When I picked the saw up the cast iron surface was covered in rust, the blade was installed with the teeth facing up (and yes, they used it that way), and the thing shook like a paint shaker. I'm not kidding, was shaking like I never thought a tool could. I probably should have passed on it but I bought it anyway.

*BEFORE:*










*After w/ General Overview Video and Nickel Test:*





Cleaned up but Pre-Modifications: 









I made the following adjustments and "upgrades" to the machine:

*Adjustments: *
Balance Upper & Lower Wheels
Align Upper & Lower Wheels
Align Drive Pulleys

*Upgrades: *
- Urethane Tires
- Cool Blocks 
- Harbor Freight Link Belt
- 3/4" Plywood Base
- Harbor Freight Mobile Base
- Timberwolf 1/2" x 3tpi Blade
- New Ridgid Inserts (originals were basically destroyed)

In my case the biggest improvement came from replacing the rubber tires, which had a flat spot from years of compression by the blade, for urethane ones that I bought on Amazon. Unfortunately that was the last upgrade I made and I almost gave up on the machine before I finally caved and bought the tires. Next was probably balancing, followed by reinforcing the base with 3/4" plywood and finally changing the belt.

If I were to try and rehab one of these machines again I'd start with balancing the wheels (free) then 3/4" reinforcement of the base and removing the rubber grommets (>$10-if you have the wood). Then inspect the belt for obvious signs of memory, replace if necessary ($10-20).

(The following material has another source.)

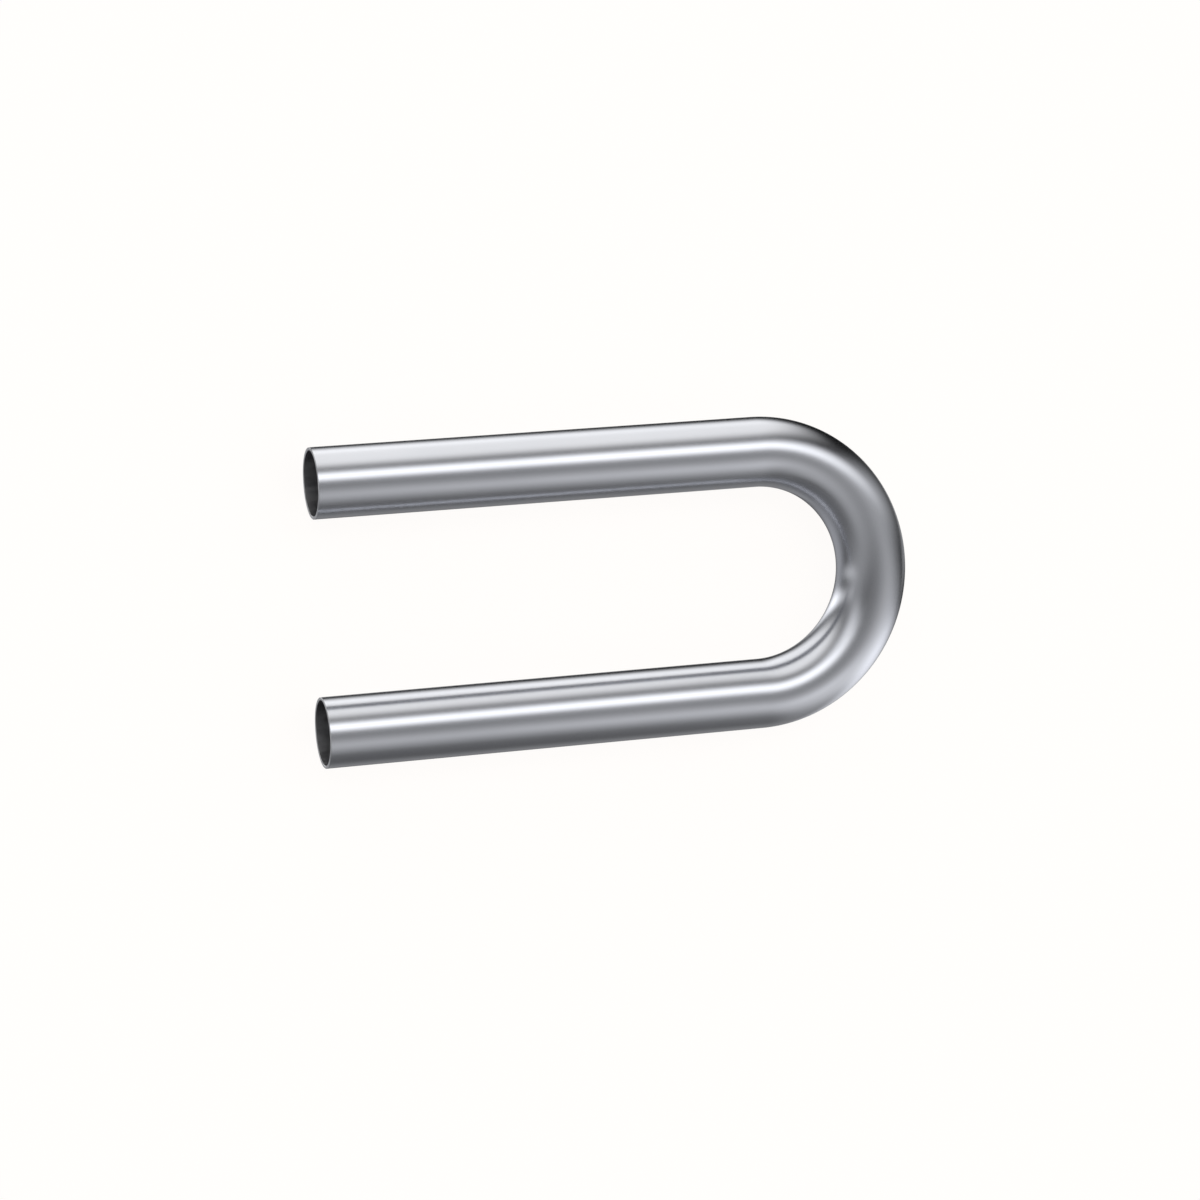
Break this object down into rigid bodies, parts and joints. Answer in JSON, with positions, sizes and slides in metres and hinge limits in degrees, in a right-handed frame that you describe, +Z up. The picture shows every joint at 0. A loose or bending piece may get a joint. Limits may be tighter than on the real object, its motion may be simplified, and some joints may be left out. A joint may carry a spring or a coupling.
{
  "type": "exhaust pipe bend",
  "caption": "Round steel tube bent 180 degrees into a U with two equal straight legs, for joining exhaust pipes.",
  "frame": {"origin": "on the surface that the bend lies on, under the middle of its outline", "axes": "+X along the legs from the open ends to the bend, +Y across from the outlet leg to the inlet leg, +Z up from the surface"},
  "size_m": [0.4413, 0.2286, 0.0508],
  "materials": {
    "satin_steel": "satin polish along the tube, duller bore, bare sawn ends"
  },
  "bodies": {
    "root": {"pipe_bend": "satin_steel"}
  },
  "joints": []
}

Then I'd go straight for the urethane tires for $35. I might even start with the tires if they were badly cracked.

I didn't think it was going to be possible but the machine now runs very smooth and passes the "nickel test" without issue, even with the lower wheel being out of true and the upper wheel being slightly out of round. Given how bad this thing shook when I first got it I didn't think it was going to be possible. I could probably improve things even further by "sanding the urethane tires" round but at this point I'm going to call it a job.

So, if you already have this saw, or are thinking about buying one used, know that there is hope!

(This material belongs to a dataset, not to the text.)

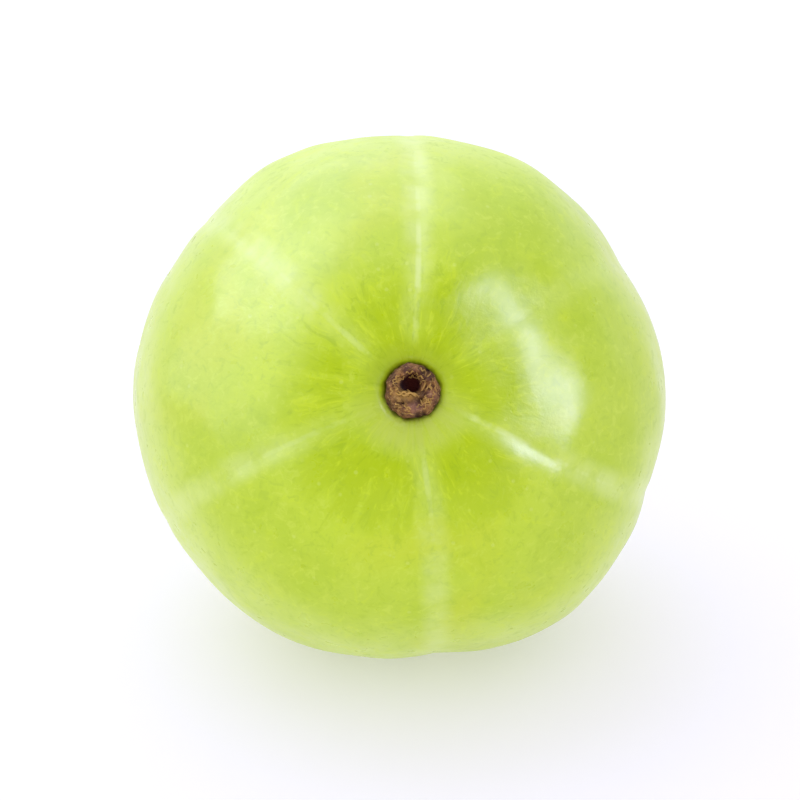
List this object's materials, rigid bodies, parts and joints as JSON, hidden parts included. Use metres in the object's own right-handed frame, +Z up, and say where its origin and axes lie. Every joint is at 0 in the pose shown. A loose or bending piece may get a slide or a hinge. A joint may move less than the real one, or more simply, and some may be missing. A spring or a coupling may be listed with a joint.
{
  "type": "indian gooseberry",
  "caption": "Whole fresh pale green Indian gooseberry (amla) with shallow furrows and a dry woody stem stub, lying on a small flat spot.",
  "frame": {"origin": "middle of the small flat spot on the fruit's side that it rests on", "axes": "+Z up; -Y towards the stem end, whose axis leans 30 degrees above the horizontal; +X to the right of a viewer who faces the stem end"},
  "size_m": [0.04, 0.0375, 0.0387],
  "materials": {
    "flesh": "smooth waxy skin, softly glossy and slightly translucent, pale yellow-green with paler furrow lines and fine mottling",
    "stub": "dry, fibrous, matt brown wood with a dark pit"
  },
  "bodies": {
    "root": {"fruit_flesh": "flesh", "stem_stub": "stub"}
  },
  "joints": []
}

Next "upgrade" will be a quick release tensioner and a table with fence for resawing.

Goodluck!


----------



## gfadvm (Jan 13, 2011)

That before pic looks a lot like the one I rehabbed! Mine came with black electrical tape for tires! And was the older gray unit before they painted them orange. I did a blog on my fix and like yours it works nicely now. I think they got a bad rap but they do require a bit of tweaking.


----------



## toolie (Mar 16, 2011)

nice job. the ridgid forum is rife with horror vibration stories but there are also success stories like this one where the 1400 is concerned.

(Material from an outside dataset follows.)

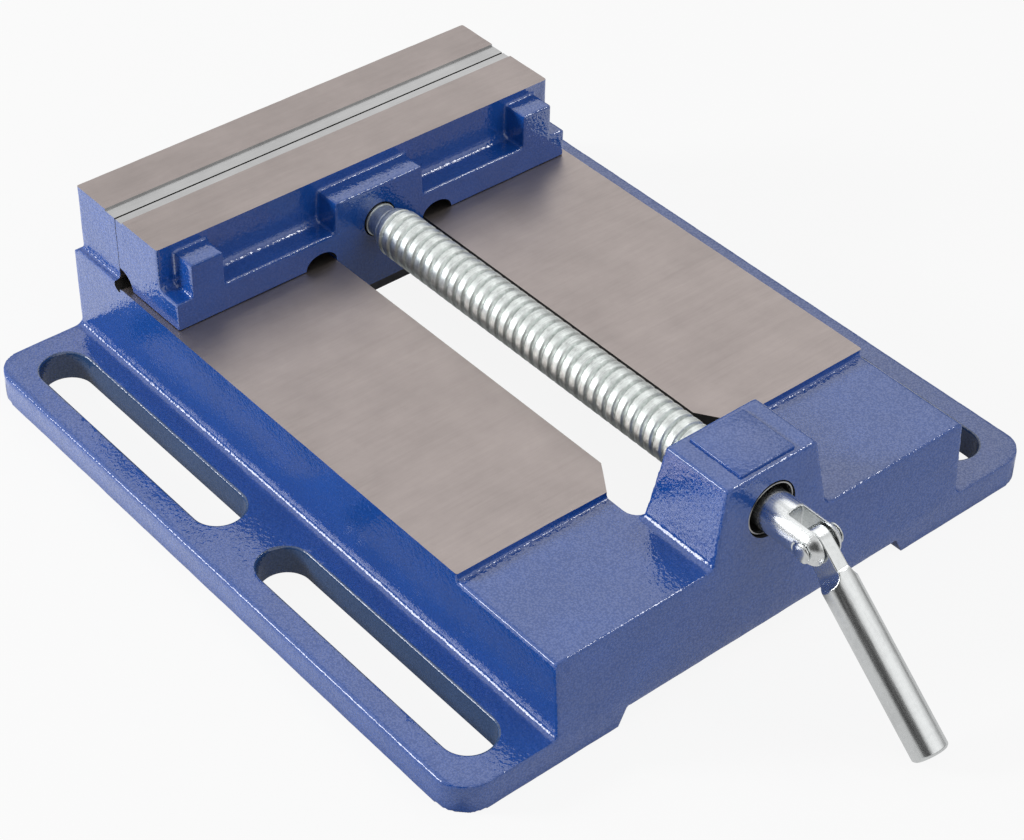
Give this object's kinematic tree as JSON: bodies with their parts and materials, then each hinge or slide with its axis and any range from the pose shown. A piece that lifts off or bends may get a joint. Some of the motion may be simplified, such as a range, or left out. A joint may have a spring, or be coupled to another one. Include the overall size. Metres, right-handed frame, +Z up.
{
  "type": "drill press vise",
  "caption": "Drill press vise: hollow cast base with slotted flanges and fixed jaw, jaw sliding on machined ways, lead screw and hinged drop handle.",
  "frame": {"origin": "centre of the footprint at rest (base and handle together), on the table", "axes": "+X across the jaws to the right as seen from the handle, +Y from the handle to the fixed jaw, +Z up"},
  "size_m": [0.224, 0.2998, 0.0633],
  "materials": {
    "cast_paint": "gloss",
    "machined_iron": "satin",
    "bright_zinc": "gloss",
    "handle_zinc": "gloss",
    "dark_steel": "satin",
    "spring_steel": "satin"
  },
  "bodies": {
    "base": {"base_casting": "cast_paint"},
    "jaw": {"moving_jaw": "cast_paint", "keeper_plate": "dark_steel", "keeper_bolt_left": "dark_steel", "keeper_bolt_right": "dark_steel", "keeper_washer_left": "spring_steel", "keeper_washer_right": "spring_steel", "screw_pin_left": "spring_steel", "screw_pin_right": "spring_steel"},
    "screw": {"lead_screw": "bright_zinc", "handle_rivet": "bright_zinc"},
    "handle": {"handle_bar": "handle_zinc"}
  },
  "joints": [
    {"name": "jaw_slide", "type": "slide", "parent": "base", "child": "jaw", "axis": [0, -1, 0], "range_m": [0, 0.146]},
    {"name": "screw_spin", "type": "hinge", "parent": "jaw", "child": "screw", "pos_m": [0, 0.11163, 0.0464], "axis": [0, -1, 0], "range_deg": [0, 13140]},
    {"name": "handle_pivot", "type": "hinge", "parent": "screw", "child": "handle", "pos_m": [0, -0.0984, 0.0464], "axis": [-1, 0, 0], "range_deg": [-48.6, 131.3]}
  ],
  "couplings": [
    {"joint": "screw_spin", "follows": "jaw_slide", "rad_per_m": 1570.8}
  ]
}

dump the t-wolf blade for a wood slicer or a lennox from iturra and watch that saw *really *sing.


----------



## GrizzlyBagWorks (Jan 16, 2014)

thanks guys!

@toolie, is the wood slicer really that much better than the T-wolf? I had the Woodslicer in my cart and was about to "submit" the order and had a change of heart last second. I wasn't 100% sure I was going to get the saw to work so I didn't want to spend $40 on the Woodslicer. Bought the T-wolf since it seemed to have pretty good reviews and was 25% less. I doubt I'll be resawing 6" hardwood very often, if at all, so the woodslicer seemed like it was beyond what I needed. If I end up putting a riser block on the saw maybe I'll try the woodslicer now that I know the saw runs well.


----------



## Ocelot (Mar 6, 2011)

The after pic looks very nice! Does this thing come with no fence at all? Can't do much resawing withoug a fence.

One of my fav things to do with my bandsaw is bookmatched panels. I never get tired of that. You need to be able to resaw very straight and clean because you don't want to have to plane and sand much on the matched faces or they won't match anymore.

-Ocelot


----------



## Gixxerjoe04 (Jan 31, 2014)

Took quite a transformation, couple of questions. Haven't watched your video yet but do you show how you balanced the wheels or know of any good videos for a how to? Also what did you use to clean the rust off? I bought the same saw a little while ago and have been slowly upgrading stuff. Got urathane bands and cool blocks, been wanting to buy the kreg fence for it so I can resaw on it since it's my only bandsaw. Mine doesn't shake much at all except when I turn it off.


----------



## GrizzlyBagWorks (Jan 16, 2014)

No fence unfortunately. I was thinking about the Kreg fence but don't want to put any more money into the thing so I'll be building "miter gauge fence" for it instead (http://lumberjocks.com/projects/86191).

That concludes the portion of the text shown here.